⟨
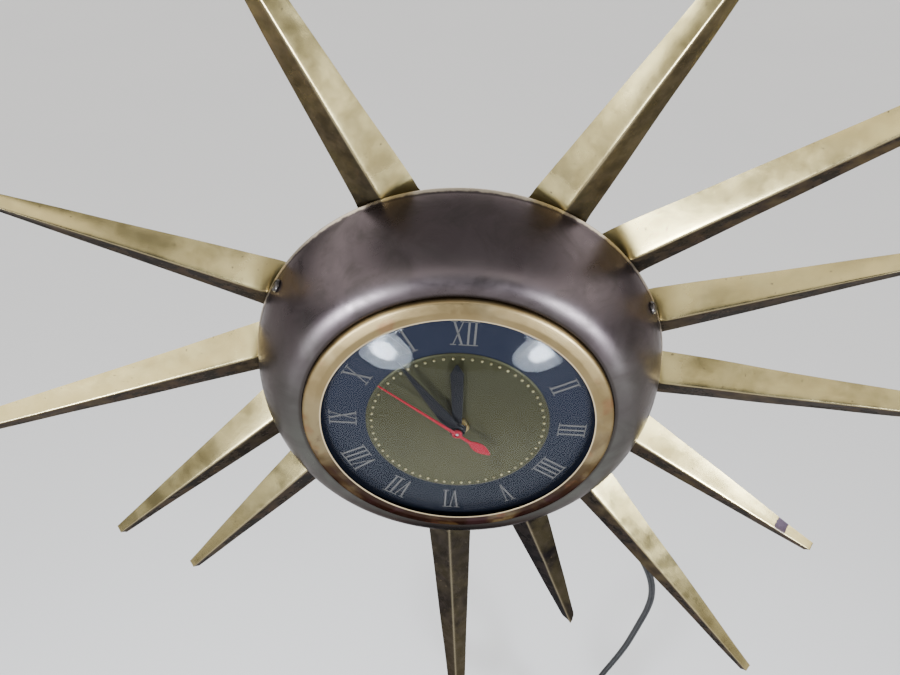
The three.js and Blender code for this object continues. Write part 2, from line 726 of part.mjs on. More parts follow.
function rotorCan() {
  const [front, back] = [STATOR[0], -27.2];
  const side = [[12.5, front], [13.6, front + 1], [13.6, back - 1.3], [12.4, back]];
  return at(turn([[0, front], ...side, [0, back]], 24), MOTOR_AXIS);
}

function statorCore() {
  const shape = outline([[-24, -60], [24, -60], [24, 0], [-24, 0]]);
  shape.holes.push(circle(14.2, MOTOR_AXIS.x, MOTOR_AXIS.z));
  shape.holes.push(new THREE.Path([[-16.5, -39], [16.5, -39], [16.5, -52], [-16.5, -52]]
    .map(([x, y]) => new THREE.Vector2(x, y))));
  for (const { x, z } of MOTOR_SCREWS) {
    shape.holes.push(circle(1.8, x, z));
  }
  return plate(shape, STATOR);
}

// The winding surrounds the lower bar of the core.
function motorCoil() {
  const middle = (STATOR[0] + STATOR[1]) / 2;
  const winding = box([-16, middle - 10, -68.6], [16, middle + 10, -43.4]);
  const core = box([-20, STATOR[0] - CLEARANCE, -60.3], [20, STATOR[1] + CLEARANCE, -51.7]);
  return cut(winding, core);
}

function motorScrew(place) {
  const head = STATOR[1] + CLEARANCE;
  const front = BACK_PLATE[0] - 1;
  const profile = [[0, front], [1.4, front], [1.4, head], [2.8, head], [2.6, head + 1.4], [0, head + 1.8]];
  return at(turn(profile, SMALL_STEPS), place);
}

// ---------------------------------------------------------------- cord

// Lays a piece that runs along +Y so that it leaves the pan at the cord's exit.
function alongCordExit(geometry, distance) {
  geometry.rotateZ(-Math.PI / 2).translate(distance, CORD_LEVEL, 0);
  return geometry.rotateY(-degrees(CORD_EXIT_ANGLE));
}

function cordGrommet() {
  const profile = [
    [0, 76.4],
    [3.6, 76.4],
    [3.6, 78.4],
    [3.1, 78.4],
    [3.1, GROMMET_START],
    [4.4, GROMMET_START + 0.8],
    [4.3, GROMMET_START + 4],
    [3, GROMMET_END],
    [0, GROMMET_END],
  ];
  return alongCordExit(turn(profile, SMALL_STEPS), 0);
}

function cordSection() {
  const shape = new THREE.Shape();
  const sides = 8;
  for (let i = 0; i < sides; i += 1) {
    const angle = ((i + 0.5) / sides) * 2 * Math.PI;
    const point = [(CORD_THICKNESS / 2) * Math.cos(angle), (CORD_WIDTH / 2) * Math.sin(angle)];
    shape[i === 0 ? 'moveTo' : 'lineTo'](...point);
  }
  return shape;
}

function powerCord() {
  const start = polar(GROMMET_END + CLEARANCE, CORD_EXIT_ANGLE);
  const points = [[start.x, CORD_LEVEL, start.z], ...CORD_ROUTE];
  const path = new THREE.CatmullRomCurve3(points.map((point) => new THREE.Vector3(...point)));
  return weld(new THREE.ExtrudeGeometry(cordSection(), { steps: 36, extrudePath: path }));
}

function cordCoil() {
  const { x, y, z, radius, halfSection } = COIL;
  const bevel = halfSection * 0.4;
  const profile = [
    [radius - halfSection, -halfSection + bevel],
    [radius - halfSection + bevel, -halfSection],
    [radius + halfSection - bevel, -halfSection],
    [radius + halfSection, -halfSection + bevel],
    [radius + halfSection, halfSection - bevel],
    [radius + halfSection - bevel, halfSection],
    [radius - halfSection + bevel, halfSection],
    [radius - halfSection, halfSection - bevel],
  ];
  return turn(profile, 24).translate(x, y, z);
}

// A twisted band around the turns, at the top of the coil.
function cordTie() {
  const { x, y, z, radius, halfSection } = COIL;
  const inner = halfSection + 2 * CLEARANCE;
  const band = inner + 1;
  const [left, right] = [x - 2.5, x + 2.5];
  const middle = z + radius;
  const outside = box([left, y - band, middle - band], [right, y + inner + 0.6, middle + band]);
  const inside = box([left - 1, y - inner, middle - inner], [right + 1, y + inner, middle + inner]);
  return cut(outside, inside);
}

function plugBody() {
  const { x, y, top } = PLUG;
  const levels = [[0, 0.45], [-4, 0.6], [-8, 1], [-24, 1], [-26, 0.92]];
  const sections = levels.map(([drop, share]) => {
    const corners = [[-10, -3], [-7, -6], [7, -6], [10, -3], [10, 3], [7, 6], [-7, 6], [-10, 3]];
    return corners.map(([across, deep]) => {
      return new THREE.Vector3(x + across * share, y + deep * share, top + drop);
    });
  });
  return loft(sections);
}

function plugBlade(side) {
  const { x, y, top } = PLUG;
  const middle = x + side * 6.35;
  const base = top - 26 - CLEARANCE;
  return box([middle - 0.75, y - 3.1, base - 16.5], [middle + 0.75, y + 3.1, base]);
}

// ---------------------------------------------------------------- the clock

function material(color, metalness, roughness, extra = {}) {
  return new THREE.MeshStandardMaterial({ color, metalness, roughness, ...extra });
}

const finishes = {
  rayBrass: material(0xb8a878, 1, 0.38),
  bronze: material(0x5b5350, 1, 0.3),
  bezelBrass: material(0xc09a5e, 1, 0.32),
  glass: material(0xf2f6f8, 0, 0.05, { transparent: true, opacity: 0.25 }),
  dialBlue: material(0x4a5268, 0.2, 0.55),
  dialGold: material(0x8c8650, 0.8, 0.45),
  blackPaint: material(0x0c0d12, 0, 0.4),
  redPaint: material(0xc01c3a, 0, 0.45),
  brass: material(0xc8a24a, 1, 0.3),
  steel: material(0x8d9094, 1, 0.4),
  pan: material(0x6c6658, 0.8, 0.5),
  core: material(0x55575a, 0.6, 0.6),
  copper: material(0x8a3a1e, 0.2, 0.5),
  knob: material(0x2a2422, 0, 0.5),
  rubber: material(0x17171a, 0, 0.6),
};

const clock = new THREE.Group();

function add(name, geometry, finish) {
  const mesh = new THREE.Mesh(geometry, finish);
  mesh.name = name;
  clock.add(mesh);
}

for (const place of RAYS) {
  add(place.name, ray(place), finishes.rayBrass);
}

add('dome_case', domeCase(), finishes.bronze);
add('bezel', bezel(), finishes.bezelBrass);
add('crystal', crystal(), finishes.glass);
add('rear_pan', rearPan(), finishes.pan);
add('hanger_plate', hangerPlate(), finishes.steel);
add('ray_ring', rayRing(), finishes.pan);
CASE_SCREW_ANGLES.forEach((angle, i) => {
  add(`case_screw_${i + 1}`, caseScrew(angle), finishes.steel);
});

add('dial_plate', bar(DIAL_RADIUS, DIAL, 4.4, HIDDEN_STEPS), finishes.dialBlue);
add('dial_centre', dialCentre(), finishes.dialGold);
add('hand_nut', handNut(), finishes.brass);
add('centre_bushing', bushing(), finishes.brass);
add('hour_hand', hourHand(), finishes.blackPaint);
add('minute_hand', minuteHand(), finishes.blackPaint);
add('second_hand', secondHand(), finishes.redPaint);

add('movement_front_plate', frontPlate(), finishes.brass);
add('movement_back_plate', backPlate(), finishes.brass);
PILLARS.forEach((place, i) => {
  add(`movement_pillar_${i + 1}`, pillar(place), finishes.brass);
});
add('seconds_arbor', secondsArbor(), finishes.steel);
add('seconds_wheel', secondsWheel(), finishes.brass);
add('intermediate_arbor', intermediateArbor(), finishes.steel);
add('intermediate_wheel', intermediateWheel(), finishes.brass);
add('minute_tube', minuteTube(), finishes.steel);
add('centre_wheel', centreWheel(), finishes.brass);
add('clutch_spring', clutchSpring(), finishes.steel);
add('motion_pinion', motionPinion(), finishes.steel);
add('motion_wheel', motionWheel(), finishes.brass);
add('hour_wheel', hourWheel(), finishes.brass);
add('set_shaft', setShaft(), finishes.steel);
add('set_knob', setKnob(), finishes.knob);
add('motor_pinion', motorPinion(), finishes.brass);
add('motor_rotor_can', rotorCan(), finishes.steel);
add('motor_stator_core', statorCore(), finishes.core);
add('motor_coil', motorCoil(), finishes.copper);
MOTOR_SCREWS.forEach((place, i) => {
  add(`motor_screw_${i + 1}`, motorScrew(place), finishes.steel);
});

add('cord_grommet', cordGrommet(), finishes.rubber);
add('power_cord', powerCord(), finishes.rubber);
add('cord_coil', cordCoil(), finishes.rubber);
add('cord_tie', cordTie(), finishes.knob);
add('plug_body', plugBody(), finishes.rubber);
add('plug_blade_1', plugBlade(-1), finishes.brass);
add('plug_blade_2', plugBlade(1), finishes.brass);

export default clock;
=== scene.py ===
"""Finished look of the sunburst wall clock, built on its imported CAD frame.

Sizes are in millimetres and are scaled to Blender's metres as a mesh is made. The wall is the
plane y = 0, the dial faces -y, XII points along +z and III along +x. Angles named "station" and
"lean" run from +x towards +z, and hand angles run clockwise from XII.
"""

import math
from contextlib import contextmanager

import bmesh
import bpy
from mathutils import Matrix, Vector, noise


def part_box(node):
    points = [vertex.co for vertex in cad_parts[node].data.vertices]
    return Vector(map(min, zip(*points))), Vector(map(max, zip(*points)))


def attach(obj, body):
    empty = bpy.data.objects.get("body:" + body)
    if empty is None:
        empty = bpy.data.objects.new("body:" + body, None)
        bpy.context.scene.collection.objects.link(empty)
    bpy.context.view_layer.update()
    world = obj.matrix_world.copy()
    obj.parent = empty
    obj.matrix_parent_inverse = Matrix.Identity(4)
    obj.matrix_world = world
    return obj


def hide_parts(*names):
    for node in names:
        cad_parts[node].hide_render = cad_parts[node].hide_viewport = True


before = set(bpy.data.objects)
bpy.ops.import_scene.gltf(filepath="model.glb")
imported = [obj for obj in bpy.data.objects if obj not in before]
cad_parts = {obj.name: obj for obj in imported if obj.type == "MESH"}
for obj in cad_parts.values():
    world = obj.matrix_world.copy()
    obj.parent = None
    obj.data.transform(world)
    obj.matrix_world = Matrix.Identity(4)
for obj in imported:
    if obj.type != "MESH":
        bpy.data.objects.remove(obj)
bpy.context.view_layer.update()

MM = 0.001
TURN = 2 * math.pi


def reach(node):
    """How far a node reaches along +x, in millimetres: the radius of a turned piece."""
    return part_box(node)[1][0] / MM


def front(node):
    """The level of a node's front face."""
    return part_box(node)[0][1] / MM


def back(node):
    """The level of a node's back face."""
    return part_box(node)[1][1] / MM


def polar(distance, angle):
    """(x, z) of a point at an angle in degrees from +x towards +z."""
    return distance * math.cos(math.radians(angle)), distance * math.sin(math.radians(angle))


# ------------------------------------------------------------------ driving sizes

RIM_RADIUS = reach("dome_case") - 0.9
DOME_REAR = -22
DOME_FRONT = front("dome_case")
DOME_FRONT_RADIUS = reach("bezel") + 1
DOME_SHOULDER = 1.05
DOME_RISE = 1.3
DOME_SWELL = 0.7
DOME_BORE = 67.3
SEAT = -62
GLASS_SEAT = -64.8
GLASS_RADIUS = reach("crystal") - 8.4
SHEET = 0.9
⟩
§ Given exercise: Return exactly the lines above from the line that has "add('cord_grommet', cordGrommet(), finishes.rubber);" through the line that has "points = [vertex.co", inclusive, and nothing else.

§ Reply:
add('cord_grommet', cordGrommet(), finishes.rubber);
add('power_cord', powerCord(), finishes.rubber);
add('cord_coil', cordCoil(), finishes.rubber);
add('cord_tie', cordTie(), finishes.knob);
add('plug_body', plugBody(), finishes.rubber);
add('plug_blade_1', plugBlade(-1), finishes.brass);
add('plug_blade_2', plugBlade(1), finishes.brass);

export default clock;
=== scene.py ===
"""Finished look of the sunburst wall clock, built on its imported CAD frame.

Sizes are in millimetres and are scaled to Blender's metres as a mesh is made. The wall is the
plane y = 0, the dial faces -y, XII points along +z and III along +x. Angles named "station" and
"lean" run from +x towards +z, and hand angles run clockwise from XII.
"""

import math
from contextlib import contextmanager

import bmesh
import bpy
from mathutils import Matrix, Vector, noise


def part_box(node):
    points = [vertex.co for vertex in cad_parts[node].data.vertices]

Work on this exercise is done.